Sebagai media politik yang cukup berpengaruh KOMPAS beberapa hari setelah adanya ikrar tokoh kaum muda itu banyak memuat opini pro dan kontra atas butir-butiran isi dari ikrar itu sendiri. Salah satu komentar yang layak untuk dikutip adalah apa yang diungkapakan wakil presiden Jusuf Kala dan juga sebagai politisi senior Partai Golkar. Menurutnya apa yang dilakukan tokoh-tokoh muda tersebut tidak mencerminkan sama sekali perjuangan yang dilakukan tokoh-tokoh muda dahulu ketika merumuskan sumpah pemuda.
Dilain pihak dukungan positif muncul dari pengamat politik Universitas
Terlepas dari kontropersi dukungan dan penolakan kepemimpinana kaum muda ini, penbulis ingin rasanya memberikan komentar positif sebagai ajang ikut bertpartisipasi dalam wacana penyaluran aspirasi dan gagasan. Terlepas dari gagasan ini produktif atau tidaknya itu adalah urusan siapan yang merespon dan latar belakang penghargaaan dari masing-masing kalakter individu itu sendiri.

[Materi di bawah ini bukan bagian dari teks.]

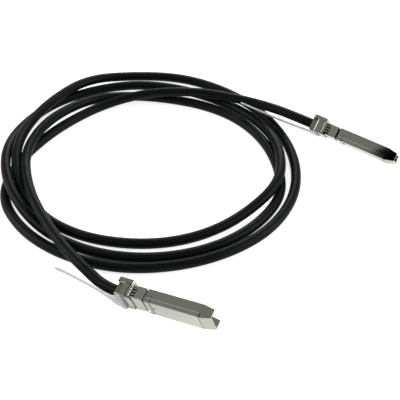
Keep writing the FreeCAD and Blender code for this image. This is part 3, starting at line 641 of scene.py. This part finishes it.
@dataclass
class PullStrap:
    """The flat moulded strap that pulls the release slider."""

    lie: PlugLie
    root_rear: float = -18.2
    root_front: float = -13.9
    floor: float = 4.97
    thick: float = 0.9
    edge: float = 0.3
    corner: float = 1.8
    step: float = 1.5
    tip: float = 3.6
    tip_width: float = 0.8
    arc_step: float = 15.0
    corners: int = 16

    def course(self, behind: float) -> StrapStation:
        """The strap's place at a distance behind its root, on a smooth course through its stations.

        Args:
            behind: the distance, in millimetres.

        Returns:
            The place there.
        """
        stations = self.lie.strap
        last = len(stations) - 1
        index = next((k for k in range(last) if behind <= stations[k + 1].behind), last - 1)
        here, there = stations[index], stations[index + 1]
        before = stations[max(index - 1, 0)]
        after = stations[min(index + 2, last)]
        span = there.behind - here.behind
        share = (behind - here.behind) / span

        def along(pick: str) -> float:
            """One measure there, on a cubic curve that keeps the course's slope.

            Args:
                pick: the measure's name in StrapStation.

            Returns:
                Its value, in millimetres or degrees.
            """
            low, high = getattr(here, pick), getattr(there, pick)
            slope_in = (high - getattr(before, pick)) / max(there.behind - before.behind, 1e-6) * span
            slope_out = (getattr(after, pick) - low) / max(after.behind - here.behind, 1e-6) * span
            square, cube = share * share, share ** 3
            return (low * (2 * cube - 3 * square + 1) + slope_in * (cube - 2 * square + share)
                    + high * (3 * square - 2 * cube) + slope_out * (cube - square))

        width = here.width + (there.width - here.width) * share * share * (3 - 2 * share)
        return StrapStation(behind, along("shift"), along("lift"), along("twist"), width)

    def frame_at(self, station: StrapStation) -> tuple[Vector, Vector, Vector]:
        """The strap's middle, and its directions across and outward, at a place.

        Args:
            station: the place.

        Returns:
            The middle in metres and two unit vectors, in the model's frame.
        """
        angle = math.radians(station.twist)
        place = self.lie.matrix()
        middle = place @ Vector((self.root_rear - station.behind, station.shift,
                                 self.floor + self.thick / 2 + station.lift))
        turn = self.lie.turn().to_matrix()
        return (middle, turn @ Vector((0, math.cos(angle), math.sin(angle))),
                turn @ Vector((0, -math.sin(angle), math.cos(angle))))

    def root(self, behind: float, turn: float) -> StrapStation:
        """A place on the wide root, as far into its round corner as an angle says.

        Args:
            behind: the place's distance behind the root's rear, in millimetres.
            turn: the angle, in radians, 0 where the root has its full width.

        Returns:
            The place.
        """
        return StrapStation(behind, 0, 0, 0, STRAP_WIDE - 2 * self.corner * (1 - math.cos(turn)))

    def stations(self) -> list[StrapStation]:
        """Every place where the strap has a cross-section, from its front to its round tip."""
        front = self.root_front - self.root_rear
        arc = [math.radians(self.arc_step * k) for k in range(7)]
        places = [self.root(self.corner * (1 - math.sin(turn)) - front, turn) for turn in reversed(arc)]
        places += [self.root(self.corner * (math.sin(turn) - 1), turn) for turn in arc[:5]]
        length = self.lie.strap[-1].behind
        count = int(length / self.step)
        places += [self.course(length * k / count) for k in range(count + 1)]
        end = places[-1]
        places += [StrapStation(length + self.tip * math.sin(turn), end.shift, end.lift, end.twist,
                                max(end.width * math.cos(turn), self.tip_width)) for turn in arc[1:]]
        return places

    def course_mesh(self) -> bpy.types.Mesh:
        """The strap's course as a line of points that carry its directions and width."""
        stations = self.stations()
        frames = [self.frame_at(station) for station in stations]
        mesh = bpy.data.meshes.new(f"strap_course_{self.lie.name}")
        mesh.from_pydata([middle for middle, _, _ in frames],
                         [(k, k + 1) for k in range(len(frames) - 1)], [])
        for name, kind, values in (
                ("spine", "FLOAT_VECTOR", [middle for middle, _, _ in frames]),
                ("across", "FLOAT_VECTOR", [across for _, across, _ in frames]),
                ("outward", "FLOAT_VECTOR", [outward for _, _, outward in frames]),
                ("half", "FLOAT", [station.width / 2 * MM for station in stations])):
            layer = mesh.attributes.new(name, kind, "POINT")
            for item, value in zip(layer.data, values):
                setattr(item, "vector" if kind == "FLOAT_VECTOR" else "value", value)
        return mesh

    def build(self) -> bpy.types.Object:
        """The strap as one closed mesh, swept along its course."""
        sweep = StrapSweep(f"strap_sweep_{self.lie.name}")
        carrier = bpy.data.objects.new(f"strap_course_{self.lie.name}", self.course_mesh())
        bpy.context.scene.collection.objects.link(carrier)
        mesh = sweep.run(carrier, {"Rise": self.thick / 2 * MM, "Edge": self.edge * MM,
                                   "Corners": self.corners, "Finish": STRAP.material()})
        shape = bmesh.new()
        shape.from_mesh(mesh)
        obj = link_mesh(f"pull_strap_{self.lie.name}_moulded", shape)
        obj.data.materials.append(mesh.materials[0])
        bpy.data.meshes.remove(mesh)
        smooth(obj)
        return obj

    def dress(self) -> bpy.types.Object:
        """Builds the strap, gives it its finish and ties it to its slider."""
        obj = self.build()
        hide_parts(f"pull_strap_{self.lie.name}")
        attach(obj, self.lie.body.value)
        LOG.info("strap %s: %d faces", self.lie.name, len(obj.data.polygons))
        return obj


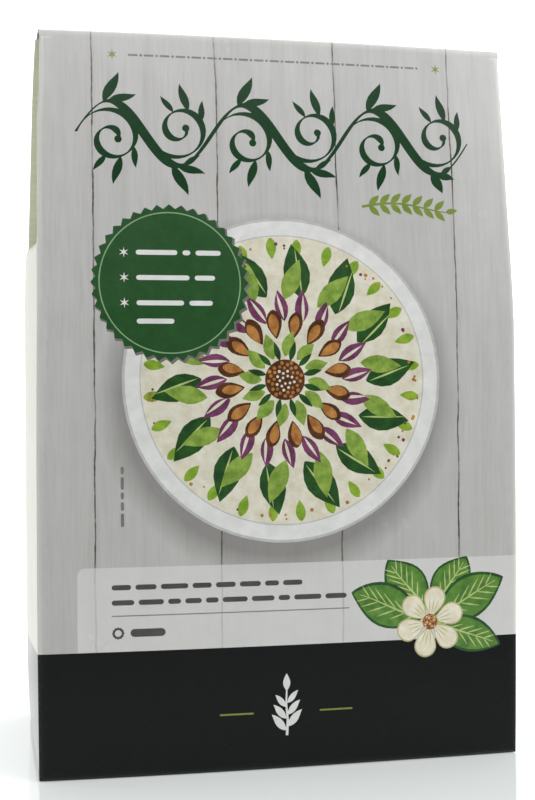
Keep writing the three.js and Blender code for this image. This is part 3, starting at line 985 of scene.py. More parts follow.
seam_side = [row[:SEAM_COLUMN + 1] for row in right_side]
seam_fold = [row[SEAM_COLUMN:] for row in right_side]
for level, (z_front, z_back) in enumerate(level_pairs):
    open_seam = share(SEAM_TOP - z_back, 0, SEAM_OPENING)
    seam_side[level][-1] = seam_side[level][-1] + Vector((0, -SEAM_SHIFT * open_seam, 0))
    inset = (BOARD + LAYER_GAP) * open_seam
    last = len(seam_fold[level]) - 1
    for i, p in enumerate(seam_fold[level]):
        seam_fold[level][i] = p + Vector((-inset * (1 - i / last) ** 0.5, 0, 0))

add_grid(seam_side, "side", side_ink)
add_grid(seam_fold, "side", lambda i, j: side_ink(SEAM_COLUMN + i, j))
add_grid(mirrored(right_side), "side", left_ink, flip=True)

# The upright folds reach lower than the sides, down to where the front and the back turn under.
front_corner = [side_level(z, FOOT_SIDE)[:FIRST_BENDS + 1] for z in (CORNER_FOOT, FOOT_FRONT, FOOT_SIDE)]
back_corner = [side_level(FOOT_SIDE, z)[-FIRST_BENDS - 1:] for z in (FOOT_BACK, FOOT_SIDE)]
for corner in (front_corner, back_corner):
    add_grid(mirrored(corner), "side", lambda i, j: "band_black", flip=True)
add_grid(front_corner, "side", lambda i, j: "band_black")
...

Kepemimpinan merupakan sesutau yang berhak untuk dipegang oleh siapapun, baik itu kalangan muda atapun kalangan tua. Mengingat inti dari kepemimpinana itu sendiri bukan urusan tua atau mudanya seorang pemimpin tetapi seberapa kredibel seorang pemimpin mampu menjalankan roda kepemimpinanya. Kredibilaitas seorang pemimpin tidak bisa diambil hanya dari tolak ukur ego saja tetapi mesti ada pormulai bijak untuk menentukan layak atau tidak layaknya seseorang untuk memimpin.
Seorang motivator Gereja Amerika Jhon C Maxwel dalam bukunya "The 21 Laws Of Leadership" memberikan resep beberapa kemampuan yang mesti dimiliki oleh seorang pemimpin. Dari 21 hukum kepemimpinan yang ditawarkan salah satu hukum yang terpenting adalah hukum kepengaruha. Intinya menekankan pada titik seberapa besar pengaruh yang dimiliki seseorang sebesar itu pula kesempatan untuk menjadi seorang pemimpin. Hal ini mempunyai pengertian bahwa seorang pemimpin tidak terikat siapapun baik tua atau muda asalkan mempunyai pengaruh besar untuk menjalankan kepemimpinanya.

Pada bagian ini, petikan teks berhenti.